§ **Exercise prompt**: Copy each line below without leaving any out.
* Start *
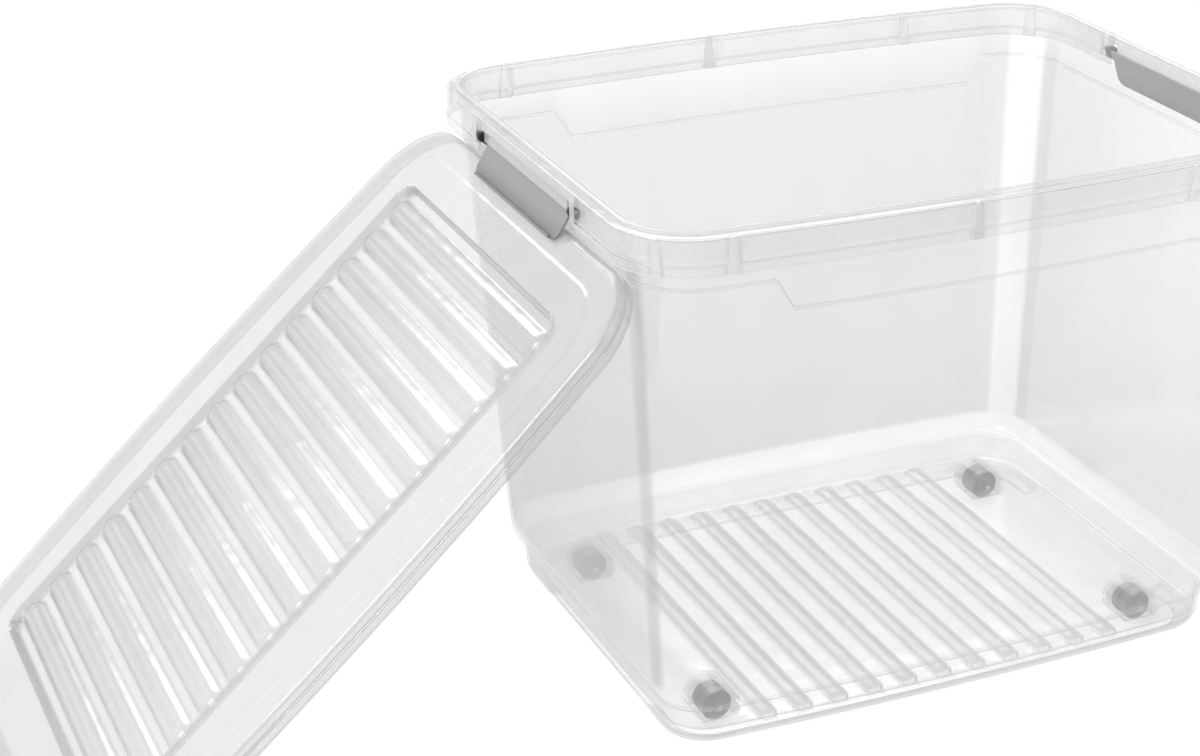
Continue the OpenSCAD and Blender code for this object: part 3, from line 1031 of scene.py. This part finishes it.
@dataclass
class BinShell:
    """The clear bin: rim with skirt, collar, walls, feet, ribbed floor and roller housings."""

    height: float = 378.0
    rim: RimPlan = field(default_factory=lambda: RimPlan(241.5, 184.0, 44.0))
    wall: float = 1.8
    draft: float = 21.5
    ledge_z: float = 30.0
    ledge_in: float = 8.7
    foot_radius: float = 10.0
    foot_gap: float = 1.2
    foot_flat: float = 2.6
    arch_width: float = 176.0
    arch_height: float = 9.0
    collar_short: float = 39.5
    collar_long: float = 60.0
    collar_out: float = 1.0
    collar_jog: float = 83.0
    collar_slant: float = 12.0
    skirt_out: float = 8.5
    skirt_depth: float = 27.5
    shoulder_drop: float = 3.0
    band_height: float = 6.4
    band_out: float = 1.0
    lip_width: float = 3.5
    lip_out: float = 1.6
    rib_first: float = 51.6
    rib_pitch: float = 162.0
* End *
§ **Complete output**:
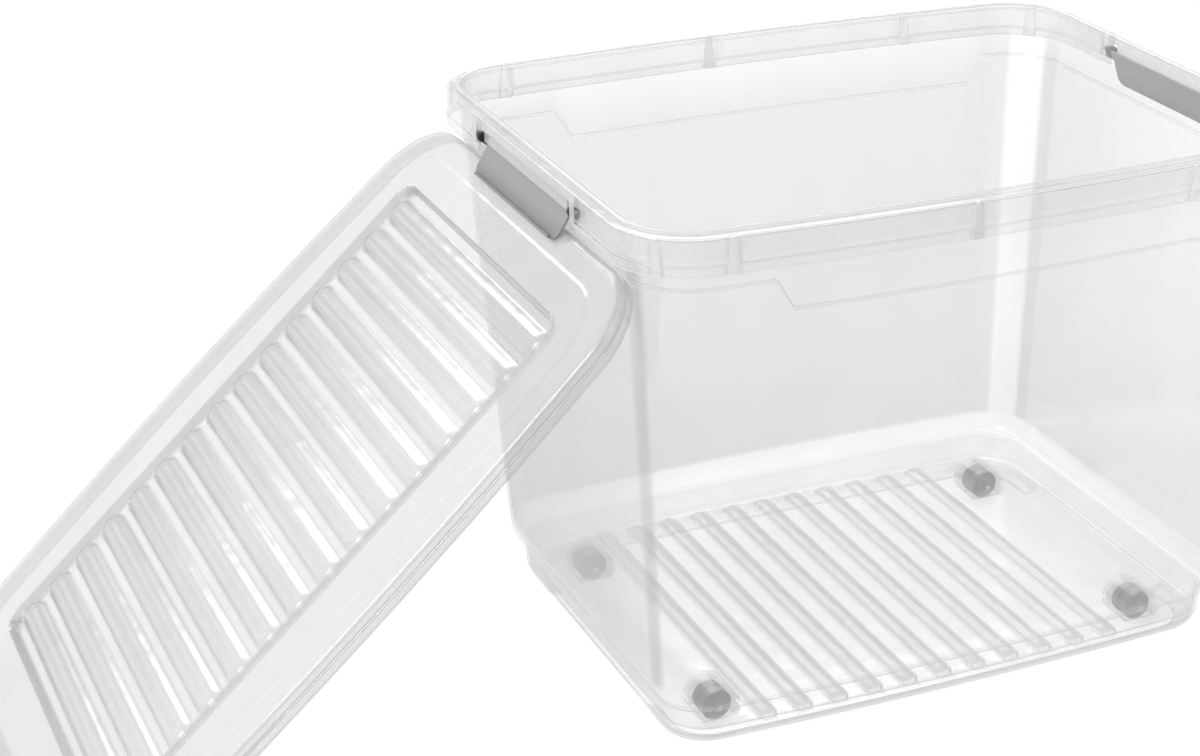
Continue the OpenSCAD and Blender code for this object: part 3, from line 1031 of scene.py. This part finishes it.
@dataclass
class BinShell:
    """The clear bin: rim with skirt, collar, walls, feet, ribbed floor and roller housings."""

    height: float = 378.0
    rim: RimPlan = field(default_factory=lambda: RimPlan(241.5, 184.0, 44.0))
    wall: float = 1.8
    draft: float = 21.5
    ledge_z: float = 30.0
    ledge_in: float = 8.7
    foot_radius: float = 10.0
    foot_gap: float = 1.2
    foot_flat: float = 2.6
    arch_width: float = 176.0
    arch_height: float = 9.0
    collar_short: float = 39.5
    collar_long: float = 60.0
    collar_out: float = 1.0
    collar_jog: float = 83.0
    collar_slant: float = 12.0
    skirt_out: float = 8.5
    skirt_depth: float = 27.5
    shoulder_drop: float = 3.0
    band_height: float = 6.4
    band_out: float = 1.0
    lip_width: float = 3.5
    lip_out: float = 1.6
    rib_first: float = 51.6
    rib_pitch: float = 162.0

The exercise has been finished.